The legislation would amend the Employee Retirement Income Security Act and the Public Health Service Act to raise the lifetime cap from the typical existing limit of $1 million to $5 million in 1998 and $10 million in 2002. It would exclude employers with fewer than twenty workers. Over 150 national health-related nonpartisan groups have endorsed the measure.
At present, approximately one quarter of employer-sponsored health plans have no lifetime limit. Unfortunately, many people don't realize that their health insurance policies have a lifetime cap that could be easily exceeded if a catastrophic illness or injury occurred. If the industry standard of a $1 million cap were indexed for medical inflation since 1970, it would be worth between $10 million and $15 million today. The American Academy of Actuaries found that raising the lifetime cap on large employers would likely require a premium increase of only $7 per year per adult to cover claims between $500,000 and $1 million.
According to the accounting firm of Price Waterhouse, 1,500 people exhaust their lifetime payments under their private health insurance each year and have no choice but to impoverish themselves and their families to qualified for Medicaid. The firm estimates that an additional 10,000 people will reach their lifetime payment limits in the next five years. Lifetime caps are particularly devastating to those who become seriously ill, disabled, or injured at an early age. Some children born with certain cancers or hemophilia reach their lifetime cap by the time they are ten years old.

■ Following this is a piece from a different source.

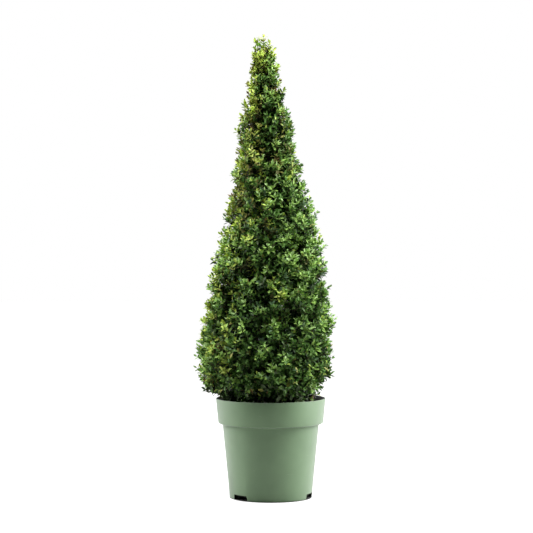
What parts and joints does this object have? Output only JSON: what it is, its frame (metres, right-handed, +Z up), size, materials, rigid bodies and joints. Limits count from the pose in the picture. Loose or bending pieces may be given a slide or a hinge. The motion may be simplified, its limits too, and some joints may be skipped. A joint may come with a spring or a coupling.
{
  "type": "boxwood cone topiary in a nursery pot",
  "caption": "Boxwood shrub clipped to a tall leafy cone, growing in a round green plastic nursery pot with a deep rim band.",
  "frame": {"origin": "middle of the pot's flat underside, on the surface the pot stands on", "axes": "+Z up along the pot's axis, -Y towards the front of the picture, +X to its right"},
  "size_m": [0.411, 0.4069, 1.2595],
  "materials": {
    "pot_plastic": "sage green moulded plastic with a soft sheen, black inside",
    "soil": "dark crumbly peat",
    "bark": "fine fissured grey-tan bark",
    "foliage": "small glossy evergreen leaves, dark green with yellow-green young tips"
  },
  "bodies": {
    "root": {"pot": "pot_plastic", "soil": "soil", "trunk": "bark", "side_stem_1": "bark", "side_stem_2": "bark", "side_stem_3": "bark", "side_stem_4": "bark", "side_stem_5": "bark", "foliage_skirt": "foliage", "foliage_lower": "foliage", "foliage_upper": "foliage", "foliage_tip": "foliage"}
  },
  "joints": []
}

Raising the payment cap will not only provide more payments for patients, but also save money for the federal government. Price Waterhouse estimates that raising the caps would save approximately $7 billion for the Medicaid program over seven years because people would not be forced to turn to the federal government as the healthcare provider of last resort.
Present at a Press Conference in Washington last week introducing the legislation were Jim Brady, Mary Brady, and Christopher Reeves.